For the past 8 weeks we have lived with such paradox. Our churches have been empty, we have been disconnected with one another. And yet we have discovered a new connection to our spiritual lives. The absence we have experienced has become the space in which we have acknowledged in a deeper way than previously our need to belong, to affiliate, to gather together. Our time has been more vacant and yet the vacancy has become inhabited by new ways of being present to those closest to us. 

Recently, in our parish mailout we shared this reflection of the Franciscan Fr Richard Hendrick OFM.[3] It expresses well the intersection of presence and absence of these last months:

Yes there is panic buying.
Yes there is sickness.
Yes there is even death.

But,

They say that in Wuhan after so many years of noise
       You can hear the birds again.

They say that after just a few weeks of quiet
       The sky is no longer thick with fumes
       But blue and grey and clear.
They say that in the streets of Assisi
       People are singing to each other
       across the empty squares,
       keeping their windows open
       so that those who are alone
       may hear the sounds of family around them.

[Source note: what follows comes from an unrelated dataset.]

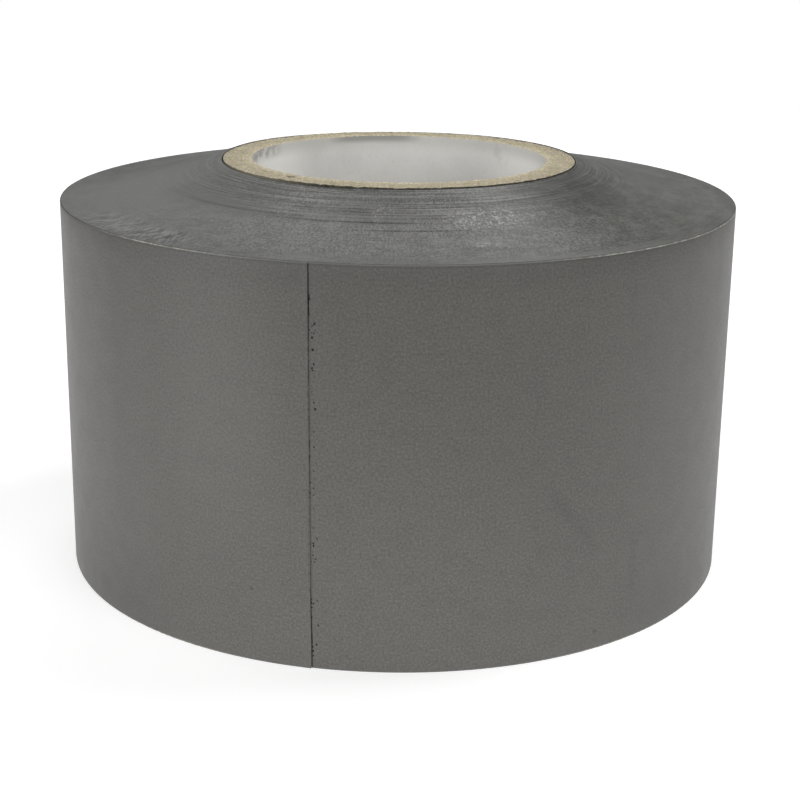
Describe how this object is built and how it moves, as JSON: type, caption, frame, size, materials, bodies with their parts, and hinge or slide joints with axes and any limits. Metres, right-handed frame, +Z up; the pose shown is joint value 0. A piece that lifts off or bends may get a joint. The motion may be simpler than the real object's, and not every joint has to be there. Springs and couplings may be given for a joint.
{
  "type": "adhesive tape roll",
  "caption": "Full roll of wide grey plastic adhesive tape wound on a chipboard core, its turns crept into a shallow cone, with a free end that peels back.",
  "frame": {"origin": "on the core's axis, at the level of the outermost turn's lower edge, which the roll stands on", "axes": "+Z up along the core; -Y is the front, where the tape's free end is, a little to the -X side"},
  "size_m": [0.0872, 0.0872, 0.0527],
  "materials": {
    "lining": "matte uncoated white paper",
    "chipboard": "raw cut tan-grey chipboard",
    "tape": "satin mid-grey film"
  },
  "bodies": {
    "roll": {"core_liner": "lining", "core_ply_1": "chipboard", "core_ply_2": "chipboard", "core_ply_3": "chipboard", "core_ply_4": "chipboard", "core_ply_5": "chipboard", "core_ply_6": "chipboard", "core_ply_7": "chipboard", "core_ply_8": "chipboard", "wound_tape": "tape", "outer_turn": "tape"},
    "free_end_1": {"free_end_1": "tape"},
    "free_end_2": {"free_end_2": "tape"},
    "free_end_3": {"free_end_3": "tape"},
    "free_end_4": {"free_end_4": "tape"},
    "free_end_5": {"free_end_5": "tape"},
    "free_end_6": {"free_end_6": "tape"}
  },
  "joints": [
    {"name": "peel_1", "type": "hinge", "parent": "roll", "child": "free_end_1", "pos_m": [-0.02966, -0.03208, 0.024], "axis": [0, 0, -1], "range_deg": [0, 35]},
    {"name": "peel_2", "type": "hinge", "parent": "free_end_1", "child": "free_end_2", "pos_m": [-0.02676, -0.03454, 0.024], "axis": [0, 0, -1], "range_deg": [0, 36]},
    {"name": "peel_3", "type": "hinge", "parent": "free_end_2", "child": "free_end_3", "pos_m": [-0.02365, -0.03674, 0.024], "axis": [0, 0, -1], "range_deg": [0, 22]},
    {"name": "peel_4", "type": "hinge", "parent": "free_end_3", "child": "free_end_4", "pos_m": [-0.02037, -0.03866, 0.024], "axis": [0, 0, -1], "range_deg": [0, 9]},
    {"name": "peel_5", "type": "hinge", "parent": "free_end_4", "child": "free_end_5", "pos_m": [-0.01692, -0.04029, 0.024], "axis": [0, 0, -1], "range_deg": [0, 5.5]},
    {"name": "peel_6", "type": "hinge", "parent": "free_end_5", "child": "free_end_6", "pos_m": [-0.01335, -0.04161, 0.024], "axis": [0, 0, -1], "range_deg": [0, 5.5]}
  ],
  "couplings": [
    {"joint": "peel_2", "follows": "peel_1", "ratio": 1},
    {"joint": "peel_3", "follows": "peel_1", "ratio": 0.6},
    {"joint": "peel_4", "follows": "peel_1", "ratio": 0.25},
    {"joint": "peel_5", "follows": "peel_1", "ratio": 0.15},
    {"joint": "peel_6", "follows": "peel_1", "ratio": 0.15}
  ]
}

They say that a hotel in the West of Ireland
      is offering free meals and delivery to the housebound.

 Today a young woman I know
      is busy spreading fliers with her number
      through the neighbourhood
      so that the elders may have someone to call on. . . 

All over the world people are slowing down and reflecting.

All over the world people are looking at their neighbours in a new way.

All over the world people are waking up to a new reality
      To how big we really are.
      To how little control we really have.  
      To what really matters.
      To Love.

So we pray and we remember that

Yes there is fear.
     But there does not have to be hate.

Yes there is isolation.
   But there does not have to be loneliness.

Yes there is panic buying.
    But there does not have to be meanness.

Yes there is sickness.
    But there does not have to be disease of the soul

Yes there is even death.
     But there can always be a rebirth of love.

Wake to the choices you make as to how to live now.

Today, breathe.

Listen, behind the factory noises of your panic-
     The birds are singing again
     The sky is clearing . . .

     And we are always encompassed by Love.

Open the windows of your soul
          And though you may not be able
          to touch across the empty square,

          Sing.

In the transformation of absence into presence which is at the very heart of our faith in the Resurrection and Ascension of Jesus we have the courage to sing. To sing a new song. A song of hope and of joy. Let us sing loudly and clearly so the life of Resurrection may be seen and heard.


[1] Jean Mambrino, Le palimpseste ou les dialogues du désir, (José Corti editions, 1991).

[2] Henri Nouwen, Bread for the Journey a daybook of wisdom and faith, (San Francisco:  Harper SanFrancisco, 1997), 28th March.